Why Change Skills Matter More Early in Your Career

  1. They Help You Stand Out Faster
Early-career professionals often compete on similar technical credentials. What differentiates you is how you respond when things shift. Managers notice the person who stays curious instead of defensive, proactive instead of overwhelmed. Change-ready professionals quickly earn trust and responsibility.
2. They Turn Uncertainty Into Opportunity
Change creates gaps; new problems to solve, new ways of working, new roles to define. When you’re comfortable with ambiguity, you’re more likely to step into these spaces. Many early promotions and stretch opportunities come not from stability, but from moments of transition.
3. They Build Confidence Before You “Have It All Figured Out”
You don’t need to know everything to contribute meaningfully. Change skills help you act even when the path isn’t clear. This builds confidence based on capability, not certainty, a critical foundation for long-term growth.
4. They Prevent Early Career Burnout
Constant change can be exhausting without the right mindset and tools. Developing resilience, reflection habits, and adaptability early helps you manage stress and stay engaged, rather than feeling like you’re always falling behind.

Contributing Meaningfully, Even Without Seniority

One of the biggest myths early-career professionals believe is: “I need more experience before I can add real value.” In times of change, that’s simply not true.
You can contribute meaningfully by:
• Asking thoughtful questions that challenge outdated assumptions
• Sharing insights from new tools, technologies, or ways of working
• Helping peers adapt by clarifying goals and next steps
• Volunteering for transition projects or pilots others avoid
Change doesn’t just need experts, it needs learners, connectors, and sense-makers. Early-career professionals are often uniquely positioned to play these roles.

Building Change Skills Starts Now (Not Later)

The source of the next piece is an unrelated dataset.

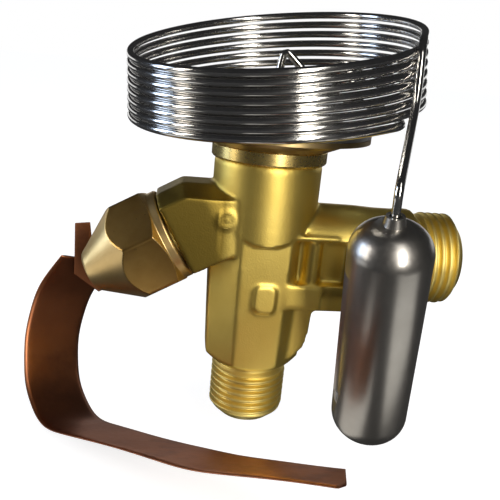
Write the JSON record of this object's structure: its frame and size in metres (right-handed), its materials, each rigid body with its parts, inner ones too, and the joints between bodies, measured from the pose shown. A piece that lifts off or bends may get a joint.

Change skills aren’t developed in a classroom once you reach leadership. They’re built through everyday choices:
• Say yes to unfamiliar tasks instead of waiting until you feel “ready”
• Reflect after change: What worked? What didn’t? What did you learn?
• Seek feedback during transitions, not just after success
• Stay curious rather than attached to one way of doing things
• Observe how leaders handle change, both positively and negatively
The earlier you practice, the more natural these skills become.

The Long-Term Advantage

Careers today are defined less by titles and more by transitions. Those who thrive are not the ones who avoid change, but the ones who can move through it with intention and impact.
By building change skills early, you:
• Future-proof your career against disruption
• Increase your ability to learn and lead continuously
• Become someone others rely on when things are uncertain
• Shape your professional identity around growth, not stability

Final Thought

Change will keep accelerating. You can’t control that but you can control how prepared you are.
For early-career professionals, change skills are not optional extras. They are the foundation that allows you to stand out, stay relevant, and contribute meaningfully long before you have a long résumé or a senior title.
The best time to build them isn’t “someday.”
It’s right now.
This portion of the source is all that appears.